Figure 11. New outer scaled profiles in the rear half of the simulation domain. (a) Mean streamwise velocity deficit. (b) Reynolds shear stress.

In previous investigations of the APG TBL, the mean transverse velocity $V$ was rarely studied. In the present work, we demonstrate that the characteristics of $V$ are important in the understanding and scaling of the mean flow in the outer region of the APG TBL. In fact, the proper scale for the Reynolds shear stress is a mixed scale of $U_e$ and $V_{ref}$ (see (4.1) and (4.3)).
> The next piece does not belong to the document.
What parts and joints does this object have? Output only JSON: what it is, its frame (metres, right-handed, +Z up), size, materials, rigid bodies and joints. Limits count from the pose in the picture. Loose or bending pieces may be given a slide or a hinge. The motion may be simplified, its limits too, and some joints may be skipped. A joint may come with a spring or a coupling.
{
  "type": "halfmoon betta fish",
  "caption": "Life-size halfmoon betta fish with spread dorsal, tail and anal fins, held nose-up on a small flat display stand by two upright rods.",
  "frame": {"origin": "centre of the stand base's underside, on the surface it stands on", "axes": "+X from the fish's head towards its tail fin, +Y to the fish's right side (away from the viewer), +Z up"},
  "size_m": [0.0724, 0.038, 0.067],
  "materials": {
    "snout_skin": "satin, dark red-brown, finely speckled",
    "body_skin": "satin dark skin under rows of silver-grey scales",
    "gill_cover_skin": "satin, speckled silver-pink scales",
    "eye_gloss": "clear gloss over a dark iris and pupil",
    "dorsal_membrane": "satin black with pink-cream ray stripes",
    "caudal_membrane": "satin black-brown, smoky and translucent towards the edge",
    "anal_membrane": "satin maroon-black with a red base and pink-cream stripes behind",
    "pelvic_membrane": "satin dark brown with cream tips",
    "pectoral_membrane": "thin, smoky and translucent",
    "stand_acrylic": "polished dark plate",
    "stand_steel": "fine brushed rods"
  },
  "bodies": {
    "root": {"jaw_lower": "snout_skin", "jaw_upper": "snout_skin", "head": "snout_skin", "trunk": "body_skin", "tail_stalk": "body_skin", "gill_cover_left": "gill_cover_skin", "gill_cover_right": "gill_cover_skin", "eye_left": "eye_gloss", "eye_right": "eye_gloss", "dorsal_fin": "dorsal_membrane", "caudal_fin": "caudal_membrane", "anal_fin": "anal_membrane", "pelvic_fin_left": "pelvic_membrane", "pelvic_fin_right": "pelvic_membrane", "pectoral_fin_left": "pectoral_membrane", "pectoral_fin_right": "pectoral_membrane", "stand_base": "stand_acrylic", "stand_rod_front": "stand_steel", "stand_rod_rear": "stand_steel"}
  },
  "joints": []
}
The new outer scaling arises directly from a scaling patch analysis of the mean momentum equation. Two distinct differences between the new outer scaling and previous studies are the outer length scale and the outer scale for the mean transverse velocity deficit. The new outer scaling for APG TBL is cast in a form that is similar to that for planar turbulent wake flows or planar turbulent mixing layers. Therefore, the new outer scaling developed here opens a pathway for future investigation on the similarities and differences between the outer region of the APG TBL and free shear turbulent flows, such as turbulent wakes or turbulent mixing layers.